■ **Excerpted records**:
· · · · · · ·
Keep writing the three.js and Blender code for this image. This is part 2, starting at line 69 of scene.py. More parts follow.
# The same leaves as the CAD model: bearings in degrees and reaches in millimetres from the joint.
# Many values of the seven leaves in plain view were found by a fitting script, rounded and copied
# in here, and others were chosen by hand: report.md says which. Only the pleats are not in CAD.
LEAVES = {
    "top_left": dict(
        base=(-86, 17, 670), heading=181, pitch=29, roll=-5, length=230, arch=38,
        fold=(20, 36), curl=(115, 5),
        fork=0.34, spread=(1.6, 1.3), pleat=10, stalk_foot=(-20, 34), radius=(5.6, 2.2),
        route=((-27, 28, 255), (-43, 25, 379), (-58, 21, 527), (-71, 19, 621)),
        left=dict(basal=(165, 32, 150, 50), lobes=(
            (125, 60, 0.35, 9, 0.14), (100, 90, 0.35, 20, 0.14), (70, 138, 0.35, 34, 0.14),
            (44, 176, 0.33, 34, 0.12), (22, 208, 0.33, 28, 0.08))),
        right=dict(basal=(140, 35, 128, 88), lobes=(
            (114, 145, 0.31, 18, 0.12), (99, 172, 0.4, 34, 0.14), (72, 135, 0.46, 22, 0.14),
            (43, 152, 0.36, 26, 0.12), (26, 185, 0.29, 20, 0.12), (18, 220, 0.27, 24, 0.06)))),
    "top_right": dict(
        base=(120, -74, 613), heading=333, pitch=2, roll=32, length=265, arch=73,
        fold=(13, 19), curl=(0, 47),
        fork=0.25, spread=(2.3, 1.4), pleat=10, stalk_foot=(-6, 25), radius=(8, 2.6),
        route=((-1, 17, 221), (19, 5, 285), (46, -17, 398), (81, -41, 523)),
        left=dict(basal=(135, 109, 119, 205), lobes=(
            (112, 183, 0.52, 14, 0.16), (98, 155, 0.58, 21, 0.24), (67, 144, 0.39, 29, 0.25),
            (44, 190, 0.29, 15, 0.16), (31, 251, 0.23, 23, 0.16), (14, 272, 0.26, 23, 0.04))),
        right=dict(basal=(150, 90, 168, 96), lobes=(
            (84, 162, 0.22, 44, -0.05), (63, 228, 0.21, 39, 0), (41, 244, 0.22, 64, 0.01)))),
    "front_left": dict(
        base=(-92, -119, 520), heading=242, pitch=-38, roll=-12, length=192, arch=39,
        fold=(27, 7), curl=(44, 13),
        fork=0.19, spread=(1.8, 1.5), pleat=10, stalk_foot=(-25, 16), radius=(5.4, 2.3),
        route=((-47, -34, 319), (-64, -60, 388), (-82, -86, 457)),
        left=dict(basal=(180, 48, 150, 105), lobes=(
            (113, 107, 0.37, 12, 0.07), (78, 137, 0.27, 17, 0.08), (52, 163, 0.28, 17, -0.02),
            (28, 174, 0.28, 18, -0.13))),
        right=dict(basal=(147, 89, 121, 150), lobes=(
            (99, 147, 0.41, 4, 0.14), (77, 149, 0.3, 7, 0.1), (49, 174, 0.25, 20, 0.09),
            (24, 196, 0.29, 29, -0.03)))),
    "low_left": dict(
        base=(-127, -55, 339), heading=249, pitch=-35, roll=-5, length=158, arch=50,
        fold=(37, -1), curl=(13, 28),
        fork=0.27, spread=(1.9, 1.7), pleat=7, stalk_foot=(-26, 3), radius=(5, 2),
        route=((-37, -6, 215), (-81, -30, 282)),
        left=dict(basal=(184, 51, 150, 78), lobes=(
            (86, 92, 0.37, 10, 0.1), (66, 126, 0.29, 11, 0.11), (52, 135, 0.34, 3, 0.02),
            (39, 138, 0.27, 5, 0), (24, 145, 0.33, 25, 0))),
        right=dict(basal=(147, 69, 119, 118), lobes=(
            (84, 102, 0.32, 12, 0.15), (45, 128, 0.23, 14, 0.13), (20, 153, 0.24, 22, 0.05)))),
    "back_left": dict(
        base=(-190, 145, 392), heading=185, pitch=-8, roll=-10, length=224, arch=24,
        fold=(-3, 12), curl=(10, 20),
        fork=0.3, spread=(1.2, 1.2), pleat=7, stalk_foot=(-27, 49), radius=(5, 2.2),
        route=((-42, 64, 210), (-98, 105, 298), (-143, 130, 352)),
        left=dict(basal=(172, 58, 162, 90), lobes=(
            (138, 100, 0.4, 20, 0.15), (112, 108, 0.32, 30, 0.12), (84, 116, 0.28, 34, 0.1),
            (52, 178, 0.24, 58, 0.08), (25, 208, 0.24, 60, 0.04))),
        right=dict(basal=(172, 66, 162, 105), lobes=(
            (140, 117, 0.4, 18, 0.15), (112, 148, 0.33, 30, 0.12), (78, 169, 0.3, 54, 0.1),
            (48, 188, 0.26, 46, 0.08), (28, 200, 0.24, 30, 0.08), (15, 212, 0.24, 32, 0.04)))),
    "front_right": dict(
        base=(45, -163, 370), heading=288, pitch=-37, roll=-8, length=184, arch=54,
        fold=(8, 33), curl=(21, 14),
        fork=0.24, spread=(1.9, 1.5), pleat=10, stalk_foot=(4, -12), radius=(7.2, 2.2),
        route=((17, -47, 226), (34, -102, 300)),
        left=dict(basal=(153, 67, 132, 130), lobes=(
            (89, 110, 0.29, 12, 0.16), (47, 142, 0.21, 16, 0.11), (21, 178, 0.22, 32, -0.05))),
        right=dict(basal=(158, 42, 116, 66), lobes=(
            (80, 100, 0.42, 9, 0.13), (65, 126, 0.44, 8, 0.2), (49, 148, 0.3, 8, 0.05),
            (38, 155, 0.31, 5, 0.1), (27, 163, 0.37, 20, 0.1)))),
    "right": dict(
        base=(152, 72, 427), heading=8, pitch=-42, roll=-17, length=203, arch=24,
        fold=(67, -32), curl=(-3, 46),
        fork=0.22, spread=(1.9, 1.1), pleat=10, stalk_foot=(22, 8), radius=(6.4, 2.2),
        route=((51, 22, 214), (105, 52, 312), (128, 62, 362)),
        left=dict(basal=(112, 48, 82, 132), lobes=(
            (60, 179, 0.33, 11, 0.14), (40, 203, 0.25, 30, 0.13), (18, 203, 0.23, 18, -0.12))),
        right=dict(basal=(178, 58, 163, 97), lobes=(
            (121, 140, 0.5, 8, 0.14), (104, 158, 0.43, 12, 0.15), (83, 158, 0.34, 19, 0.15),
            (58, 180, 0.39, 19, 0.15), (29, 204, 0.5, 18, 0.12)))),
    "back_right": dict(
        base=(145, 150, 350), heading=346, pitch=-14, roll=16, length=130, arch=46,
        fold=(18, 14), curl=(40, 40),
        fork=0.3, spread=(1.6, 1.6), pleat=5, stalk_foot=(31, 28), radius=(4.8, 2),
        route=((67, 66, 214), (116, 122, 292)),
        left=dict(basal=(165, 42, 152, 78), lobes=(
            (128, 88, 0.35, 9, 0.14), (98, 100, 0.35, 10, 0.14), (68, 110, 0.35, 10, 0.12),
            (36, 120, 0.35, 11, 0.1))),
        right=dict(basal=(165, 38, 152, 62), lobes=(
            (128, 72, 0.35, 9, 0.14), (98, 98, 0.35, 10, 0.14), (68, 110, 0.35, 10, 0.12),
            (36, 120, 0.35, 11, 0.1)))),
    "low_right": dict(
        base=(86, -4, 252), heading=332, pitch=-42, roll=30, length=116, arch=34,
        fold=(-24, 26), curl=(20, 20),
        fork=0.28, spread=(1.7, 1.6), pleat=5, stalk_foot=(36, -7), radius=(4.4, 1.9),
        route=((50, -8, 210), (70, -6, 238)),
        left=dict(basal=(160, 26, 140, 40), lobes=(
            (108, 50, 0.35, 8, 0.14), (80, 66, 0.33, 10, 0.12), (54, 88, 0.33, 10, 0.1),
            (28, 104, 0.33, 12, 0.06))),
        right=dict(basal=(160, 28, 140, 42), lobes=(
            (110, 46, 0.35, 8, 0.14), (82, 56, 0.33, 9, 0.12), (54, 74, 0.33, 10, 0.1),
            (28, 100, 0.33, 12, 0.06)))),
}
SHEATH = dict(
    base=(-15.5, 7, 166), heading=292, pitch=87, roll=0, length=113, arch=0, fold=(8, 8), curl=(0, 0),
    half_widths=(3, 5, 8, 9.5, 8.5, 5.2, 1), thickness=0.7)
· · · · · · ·
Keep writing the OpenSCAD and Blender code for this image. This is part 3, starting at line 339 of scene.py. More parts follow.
· · · · · · ·
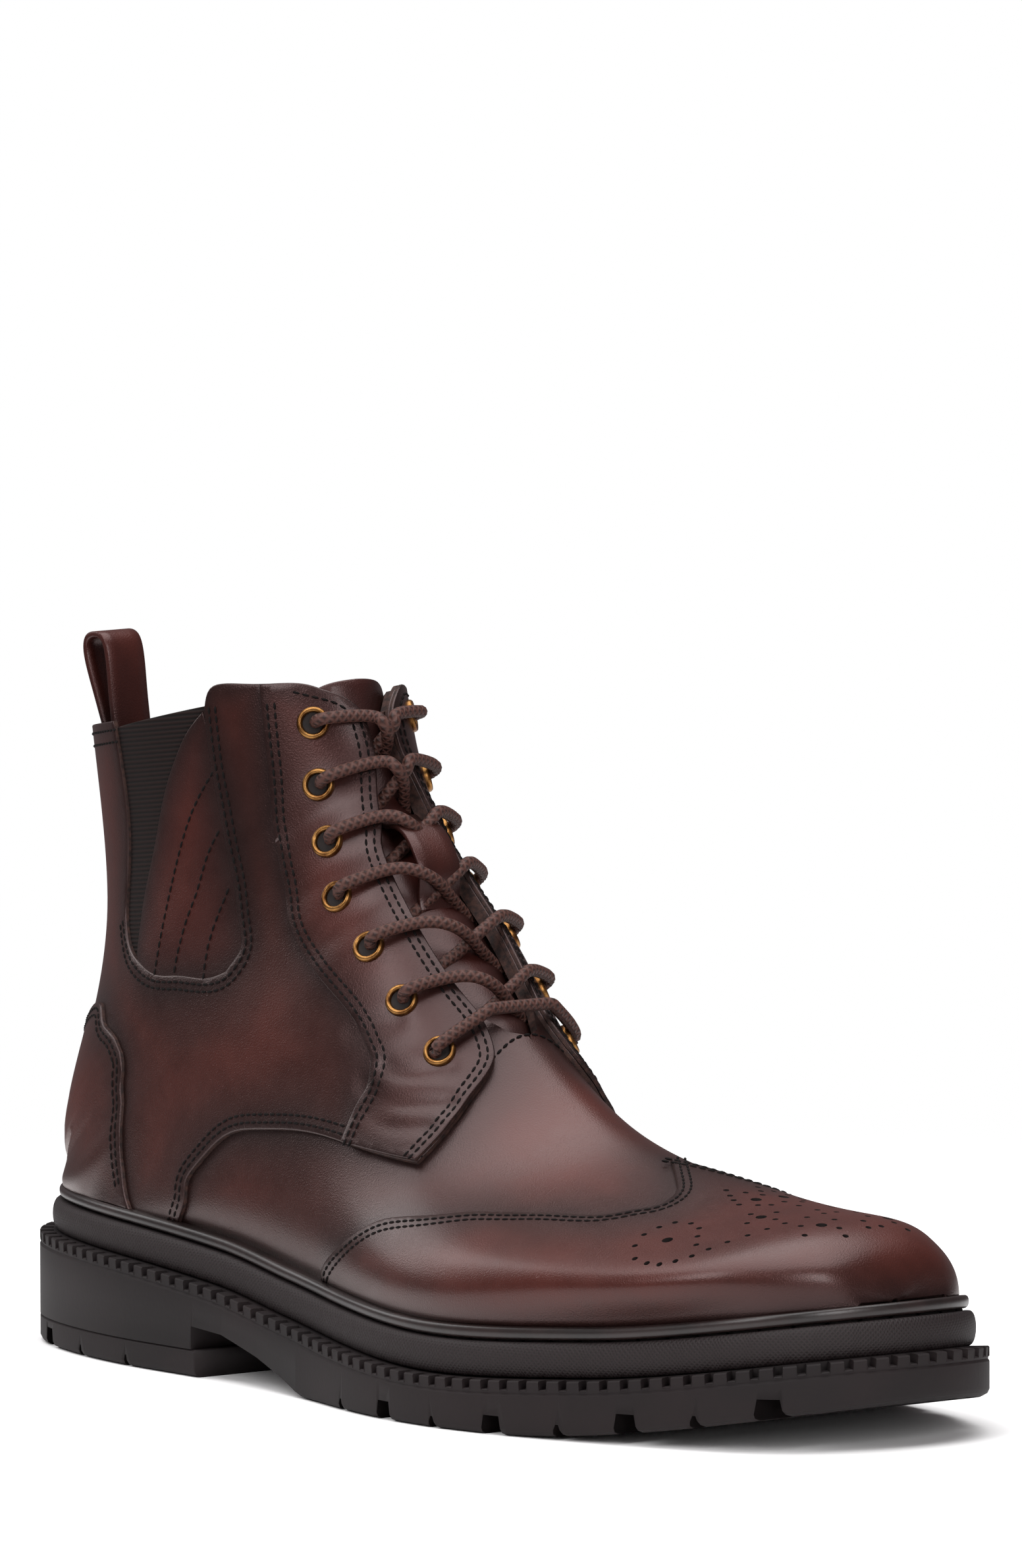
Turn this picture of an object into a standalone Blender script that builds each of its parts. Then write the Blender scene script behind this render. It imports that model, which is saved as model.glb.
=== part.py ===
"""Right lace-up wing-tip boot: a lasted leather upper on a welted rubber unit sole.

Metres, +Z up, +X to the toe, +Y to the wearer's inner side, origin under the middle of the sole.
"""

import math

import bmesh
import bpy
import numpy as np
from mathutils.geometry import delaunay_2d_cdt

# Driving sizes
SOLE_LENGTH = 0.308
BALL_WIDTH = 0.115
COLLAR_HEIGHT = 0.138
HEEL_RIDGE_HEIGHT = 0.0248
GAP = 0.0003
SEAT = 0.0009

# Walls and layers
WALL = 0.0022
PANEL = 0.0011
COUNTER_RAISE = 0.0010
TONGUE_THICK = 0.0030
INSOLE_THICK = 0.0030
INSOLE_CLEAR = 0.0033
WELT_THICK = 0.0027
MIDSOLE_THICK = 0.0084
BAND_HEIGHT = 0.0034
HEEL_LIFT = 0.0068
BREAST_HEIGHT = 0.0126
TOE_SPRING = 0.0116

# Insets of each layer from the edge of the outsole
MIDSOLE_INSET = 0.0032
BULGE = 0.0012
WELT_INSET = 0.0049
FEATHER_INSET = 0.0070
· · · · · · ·
■ **Given exercise**: Retype the records above, but only those lines that fall between the line containing "Turn this picture" and the line containing "FEATHER_INSET = 0.0070", with both of those lines included, exactly as written.

■ **Worked solution**:
Turn this picture of an object into a standalone Blender script that builds each of its parts. Then write the Blender scene script behind this render. It imports that model, which is saved as model.glb.
=== part.py ===
"""Right lace-up wing-tip boot: a lasted leather upper on a welted rubber unit sole.

Metres, +Z up, +X to the toe, +Y to the wearer's inner side, origin under the middle of the sole.
"""

import math

import bmesh
import bpy
import numpy as np
from mathutils.geometry import delaunay_2d_cdt

# Driving sizes
SOLE_LENGTH = 0.308
BALL_WIDTH = 0.115
COLLAR_HEIGHT = 0.138
HEEL_RIDGE_HEIGHT = 0.0248
GAP = 0.0003
SEAT = 0.0009

# Walls and layers
WALL = 0.0022
PANEL = 0.0011
COUNTER_RAISE = 0.0010
TONGUE_THICK = 0.0030
INSOLE_THICK = 0.0030
INSOLE_CLEAR = 0.0033
WELT_THICK = 0.0027
MIDSOLE_THICK = 0.0084
BAND_HEIGHT = 0.0034
HEEL_LIFT = 0.0068
BREAST_HEIGHT = 0.0126
TOE_SPRING = 0.0116

# Insets of each layer from the edge of the outsole
MIDSOLE_INSET = 0.0032
BULGE = 0.0012
WELT_INSET = 0.0049
FEATHER_INSET = 0.0070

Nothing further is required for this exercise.